Rücknahme eines notariellen Testaments aus der amtlichen Verwahrung (Nachricht E 2017/016)


Erbrecht LogoDas Oberlandesgericht Düsseldorf hatte zu entscheiden, ob ein notarielles Testament auch nach der Rücknahme aus der amtlichen Verwahrung wirksam sein kann.

Die Erblasserin hatte ihre Enkelin im Jahre 2001 in einem notariellen Testament als ihre alleinige Erbin eingesetzt. Sie verfügte gleichzeitig, dass ihre Tochter weder einen Erb- noch einen Pflichtteil bekommen solle. Wenige Tage später ergänzte die Erblasserin dieses Testament  jedoch und setzte zu Gunsten ihrer Tochter ein Vermächtnis in Höhe von 30.000,00 DM aus. Die beiden notariellen Testamente wurden von dem beurkundenden Notar in die amtliche Verwahrung beim Amtsgericht gegeben.

Im Jahre 2005 suchte die Erblasserin das Amtsgericht auf und verlangte dort ihre Testamente heraus. Das Gericht wies die Erblasserin ausdrücklich darauf hin, dass die notariellen Testamente mit der Rücknahme aus der amtlichen Verwahrung widerrufen seien und damit unwirksam werden. Die Erblasserin ließ sich dennoch die Testamente aushändigen.

Im Jahre 2005 und 2006 verfasste die Erblasserin sodann zwei weitere Schriftstücke, mit denen sie ihr Testament ausweislich des Wortlauts abändern bzw. ergänzen wollte. Sie ging also offensichtlich davon aus, dass ihre Testamente weiterhin gültig waren.

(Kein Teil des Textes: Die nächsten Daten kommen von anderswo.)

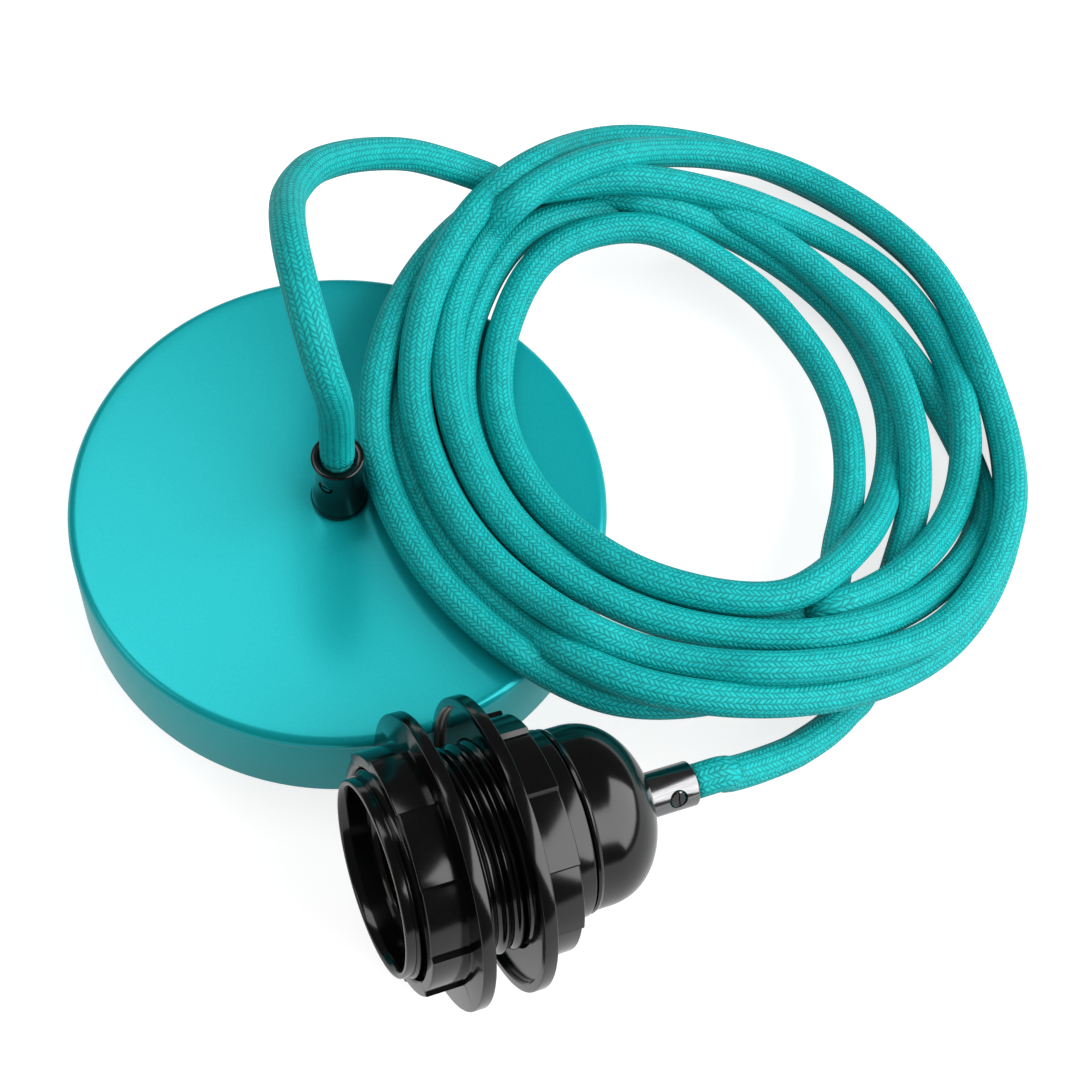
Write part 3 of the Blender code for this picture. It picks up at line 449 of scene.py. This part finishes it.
def settled(path):
    """Moves the upper of two crossing turns towards the camera and the lower away from it, in low humps."""
    near = round(3 * CORD_DIAMETER / CORD_STEP)
    first, last = near, len(path) - near
    rest = CORD_DIAMETER / 2 + GAP
    leans = [(CAMERA_PLACE - point) / (CAMERA_PLACE.z - point.z) for point in path]
    levels = [round(point.z - bed_height(point.x), 3) for point in path]
    lifts = [0.0] * len(path)
    for _ in range(COIL_ROUNDS):
        places = [point + lift * lean for point, lift, lean in zip(path, lifts, leans)]
        tree = KDTree(len(places))
        for number, place in enumerate(places):
            tree.insert(place, number)
        tree.balance()
        moved = list(lifts)
        for number in range(first, last):
            up = down = 0.0
            for _place, other, distance in tree.find_range(places[number], CORD_DIAMETER):
                if abs(other - number) > near:
                    if (levels[number], number) > (levels[other], other):
                        up = max(up, CORD_DIAMETER - distance)
                    else:
                        down = max(down, CORD_DIAMETER - distance)
            moved[number] = min(COIL_LIFT, lifts[number] + COIL_EASE * (up - down))
        for _pass in range(3):
            eased = [
                0.25 * before + 0.5 * here + 0.25 * after
                for before, here, after in zip(moved, moved[1:], moved[2:])
            ]
            moved = [moved[0], *eased, moved[-1]]
        for number in range(first, last):
            place = path[number] + moved[number] * leans[number]
            floor = min(path[number].z, bed_height(place.x) + rest)
            moved[number] += max(0.0, floor - place.z)
        lifts = moved
    return [point + lift * lean for point, lift, lean in zip(path, lifts, leans)]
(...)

Nach dem Tod der Erblasserin erhielt die Enkelin die notariellen Testamente. Über ihre Anwälte ließ sie vorsorglich die Anfechtung des in der Rücknahme liegenden Widerrufs der notariellen Testamente erklären. Hierbei stützte sich die Enkelin darauf, dass sich ihre Großmutter über die Rechtswirkung der Rücknahme der Testamente geirrt habe.

In der Folge beantragte die Enkelin einen Erbschein, der sie als alleinige Erbin ausweisen sollte.

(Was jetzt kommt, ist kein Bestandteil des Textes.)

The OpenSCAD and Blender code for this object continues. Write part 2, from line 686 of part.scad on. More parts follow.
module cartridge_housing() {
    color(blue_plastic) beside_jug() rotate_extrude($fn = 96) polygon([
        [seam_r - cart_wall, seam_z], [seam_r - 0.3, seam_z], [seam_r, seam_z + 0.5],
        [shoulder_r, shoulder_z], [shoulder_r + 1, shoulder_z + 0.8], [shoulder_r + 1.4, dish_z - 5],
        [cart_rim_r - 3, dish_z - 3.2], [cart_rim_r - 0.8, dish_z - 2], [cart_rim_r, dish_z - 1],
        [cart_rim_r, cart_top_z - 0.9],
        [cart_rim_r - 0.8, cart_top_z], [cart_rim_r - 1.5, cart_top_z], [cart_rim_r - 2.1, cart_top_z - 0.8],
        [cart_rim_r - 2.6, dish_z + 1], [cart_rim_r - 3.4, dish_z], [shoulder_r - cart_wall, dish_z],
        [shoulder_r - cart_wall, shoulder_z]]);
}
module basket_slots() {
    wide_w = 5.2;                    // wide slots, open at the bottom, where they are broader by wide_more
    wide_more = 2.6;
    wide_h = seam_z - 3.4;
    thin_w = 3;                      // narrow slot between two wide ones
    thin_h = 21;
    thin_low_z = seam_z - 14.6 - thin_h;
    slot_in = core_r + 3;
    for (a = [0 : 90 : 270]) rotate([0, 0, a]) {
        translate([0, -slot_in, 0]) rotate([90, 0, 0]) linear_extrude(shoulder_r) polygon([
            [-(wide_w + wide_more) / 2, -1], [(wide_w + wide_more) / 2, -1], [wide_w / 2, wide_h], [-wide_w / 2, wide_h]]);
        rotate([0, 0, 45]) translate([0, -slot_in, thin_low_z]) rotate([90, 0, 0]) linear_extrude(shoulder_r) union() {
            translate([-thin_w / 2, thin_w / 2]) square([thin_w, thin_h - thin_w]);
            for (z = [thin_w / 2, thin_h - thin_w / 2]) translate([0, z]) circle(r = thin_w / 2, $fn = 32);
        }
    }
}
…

Das Nachlassgericht wies diesen Erbscheinsantrag als unbegründet zurück. Die notariellen Testamente, so das Nachlassgericht, seien nach erfolgter Rücknahme unwirksam. Eine Irrtumsanfechtung komme nicht in Betracht, da sich die Erblasserin nach der erfolgten deutlichen Belehrung über die Rechtswirkungen der Rücknahme der Testaments nicht habe irren können.

Gegen diese Entscheidung des Nachlassgerichts legte die Enkelin Beschwerde zum Oberlandesgericht ein und bekam dort Recht.

Das OLG stellte fest, Beschluss vom 23.12.2015 – I-3 Wx 285/14, dass die Enkelin aufgrund des Testaments aus dem Jahr 2001 alleinige Erbin war. Mit der Rücknahme aus der amtlichen Verwahrung sind notarielle Testamente zwar unwirksam. Allerdings habe die Enkelin den Widerruf der Erblasserin wirksam angefochten und damit sei der Widerruf der Erblasserin als von Anfang an nichtig anzusehen.

Das OLG bejahrte den Irrtum der Erblasserin, dies trotz der Belehrung durch das Amtsgericht. Hierfür sprachen nach Auffassung der Richter die handschriftlichen Vermerke der Erblasserin aus den späteren Jahren. Diesen Äußerungen sei zu entnehmen, dass die Erblasserin auch nach Rücknahme ihres Testaments weiter von der Gültigkeit ihres letzten Willens ausging.